Not to be confused with the Sienna, the Toyota Sienta is a Yaris-based van that the Japanese automaker has offered in Asia for almost two decades. The newest generation has just premiered, and like those before, it holds true to the formula — this is a Euro-style MPV underpinned by a Yaris platform. Normally such a vehicle might not garner much attention, but the Sienta is full of so many charming and clever touches that we couldn’t ignore. So let’s talk about them!
First off, the Sienta’s exterior cleans up, in my opinion. It’s the perfect blend of cute, practical and modern, culling cues from its TNGA-B platform brethren, especially the handsome Aygo X. Those themes are wrapped around a greenhouse that evokes competitors like the Citroën C3 Picasso, except not irredeemably ugly.
But it’s inside where the Sienta’s ingenuity truly shines. The dash and seat upholstery echoes the modern tendency toward cozy, canvas-like fabrics in cheap cars, and that’s not a bad thing. Toyota says they’re treated to be resistant to stains.

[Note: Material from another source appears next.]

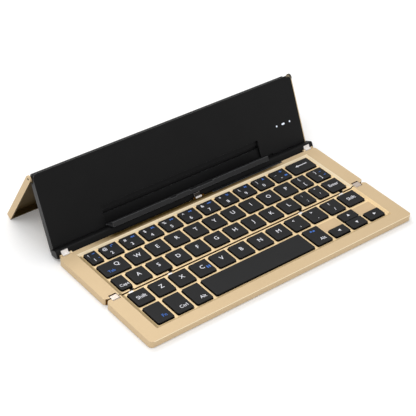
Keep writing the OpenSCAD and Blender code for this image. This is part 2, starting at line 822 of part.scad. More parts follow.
module battery() {
    color([0.7, 0.72, 0.75]) on_stand()
        translate([battery_x0 + battery_w / 2, (battery_s0 + battery_s1) / 2, 0])
            round_block(battery_w, battery_s1 - battery_s0, 1.5, back_n + 0.4, -face_t);
}

// Chip on the control board, placed from the board's lower left corner
module chip(x, s, w, d) {
    span([board_x0 + x, board_s0 + s, board_n - eps],
         [board_x0 + x + w, board_s0 + s + d, board_n + chip_h]);
}

module control_board() {
    color([0.1, 0.35, 0.2]) on_stand() union() {
        span([board_x0, board_s0, board_n - board_t], [board_x1, board_s1, board_n]);
        for (c = chips) chip(c[0], c[1], c[2], c[3]);
    }
}

module status_lights() {
    color([0.9, 0.94, 1]) on_stand() light_shapes(board_n, 0.05);
}

module charging_socket() {
    color([0.75, 0.75, 0.77]) on_stand() difference() {
        span([board_x1, socket_s - socket_w / 2, socket_n0],
             [stand_w / 2 - 0.1, socket_s + socket_w / 2, socket_n1]);
        span([board_x1 + 3, socket_s - socket_w / 2 + 0.4, socket_n0 + 0.35],
             [stand_w / 2 + 1, socket_s + socket_w / 2 - 0.4, socket_n1 - 0.35]);
    }
}

// ---- Phone ledge ----

notch_a = [-21, -15.5];
notch_b = [-3, 19];

module phone_ledge() {
    color([0.17, 0.17, 0.18]) on_stand() difference() {
        bar(-ledge_w / 2, ledge_w / 2) {
            translate([ledge_s, ledge_n]) circle(r = ledge_barrel_r);
            translate([ledge_under, ledge_n]) square([shelf_t, ledge_reach]);
            translate([ledge_under, ledge_d - 1.5]) square([lip_h, 1.5]);
        }
        rod(-ledge_w, ledge_w, ledge_s, ledge_n, ledge_pin_r + run_fit);
        for (n = [notch_a, notch_b])
            span([n[0], lip_top - 0.9, ledge_d - 2], [n[1], lip_top + 1, ledge_d + 1]);
    }
}

module ledge_pin() {
    color([0.7, 0.7, 0.72]) on_stand()
        rod(-pocket_w / 2 - wall_t, pocket_w / 2 + wall_t, ledge_s, ledge_n, ledge_pin_r);
}

// ---- Support flap ----

module support_flap() {
    plate_u = sqrt(barrel_r * barrel_r - 1) + side_gap;
    color([0.88, 0.78, 0.62]) on_flap() difference() {
        union() {
            span([-flap_x, plate_u, flap_half - flap_wall], [flap_x, flap_len, flap_half]);
            span([-flap_x, flap_len - flap_wall, -flap_half], [flap_x, flap_len, flap_half]);
            for (side = [-1, 1])
                bar(side * (flap_x - flap_wall / 2) - flap_wall / 2,
                    side * (flap_x - flap_wall / 2) + flap_wall / 2) {
                    circle(r = flap_half);
                    translate([0, -flap_half]) square([flap_len, 2 * flap_half]);
                }
        }
        rod(-flap_x - 1, flap_x + 1, 0, 0, flap_pin_r);
    }
}

module flap_pin() {
    color([0.8, 0.8, 0.82]) on_flap() rod(-flap_x, flap_x, 0, 0, flap_pin_r);
}

middle_top_cover();
middle_bottom_cover();
middle_key_plate();
middle_dome_sheet();
middle_feet();
middle_screws();
cable_cover();
stand_hinge_pins();
front_top_cover();
front_bottom_cover();
front_key_plate();
front_dome_sheet();
front_feet();
front_screws();
fold_tabs();
fold_links();
fold_pins();
spine();
stand_hinge_leaves();
stand_tray();
stand_back_plate();
battery();
control_board();
status_lights();
charging_socket();
ledge_pin();
phone_ledge();
support_flap();
flap_pin();
for (name = key_nodes) keys_named(name);
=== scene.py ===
# %% [markdown]
# # A folding keyboard
# The object is a pocket keyboard of two gold metal panels with black keys, a black stand that leans
# back behind them, and a gold flap that props the stand up. The construction comes ready made as a
# frame of solids. This script dresses those solids: it rounds their edges, gives each surface its
# finish, prints the legends on the keys and lights the scene.

# %% Load the frame
import json
import math

import bmesh
import bpy
from mathutils import Matrix, Vector


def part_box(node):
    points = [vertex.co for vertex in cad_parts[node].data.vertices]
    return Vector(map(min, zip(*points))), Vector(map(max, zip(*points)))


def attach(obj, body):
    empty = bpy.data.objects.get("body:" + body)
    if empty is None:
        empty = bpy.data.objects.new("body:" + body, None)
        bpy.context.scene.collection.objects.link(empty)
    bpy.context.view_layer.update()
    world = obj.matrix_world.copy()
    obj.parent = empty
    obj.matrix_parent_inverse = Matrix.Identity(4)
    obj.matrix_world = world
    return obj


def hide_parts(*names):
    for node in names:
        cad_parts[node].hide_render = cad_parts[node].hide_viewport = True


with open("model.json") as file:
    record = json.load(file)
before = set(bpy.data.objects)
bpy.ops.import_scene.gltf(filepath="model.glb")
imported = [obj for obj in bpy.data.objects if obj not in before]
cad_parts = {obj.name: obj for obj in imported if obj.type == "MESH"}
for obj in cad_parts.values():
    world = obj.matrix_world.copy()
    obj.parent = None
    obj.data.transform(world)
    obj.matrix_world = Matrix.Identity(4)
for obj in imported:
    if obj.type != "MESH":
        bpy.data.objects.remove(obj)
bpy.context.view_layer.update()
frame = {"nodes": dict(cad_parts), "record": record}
nodes = frame["nodes"]
bodies = frame["record"]["behaviour"]["bodies"]
body_of = {node: body for body, members in bodies.items() for node in members}
slot_of = {part["node"]: part["material_slot"] for part in frame["record"]["subparts"]}
MM = 0.001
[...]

I love a good pop of color as well, and the Sienta has many. They don’t always come across — Toyota has gone for a weirdly dreamlike, washed-out edit for these press shots — but you can make such assumptions as to how all this would look in the real world.
The automaker calls this aesthetic “Shikakumaru” — “circle and square design.” In Toyota’s words, it “evokes a sense of attachment has been pursued, with iconic, simple, and unified door pockets, cup holders, and registers.” I’d agree with that. The Sienta also employs frequent use of “pictograms” — icons, really — “to suggest items that fit into the storage spaces in a fun way.” Like so:
The seat backs not only have integrated USB-C ports for juicing up devices, but pockets you can stuff your phone into when you’re not using it. I love that; things always need places to go, especially when they’re charging, and the deep pocket at the base of a seatback can be annoying to rifle through.
The armrest hinges have little divots to hang bags off of as well:
These are the kinds of vehicles that rarely make the trip to our side of the world, and the ones I regret missing out on the most. Little people movers like these are among the least pretentious, most down-to-earth forms of personal transportation. They’re cheap, too — the Sienta starts at 1,950,000 yen, or $14,305. A range-topping hybrid model is just $22,800. I don’t even have kids, and I’m pretty sure owning one of these could only improve my life.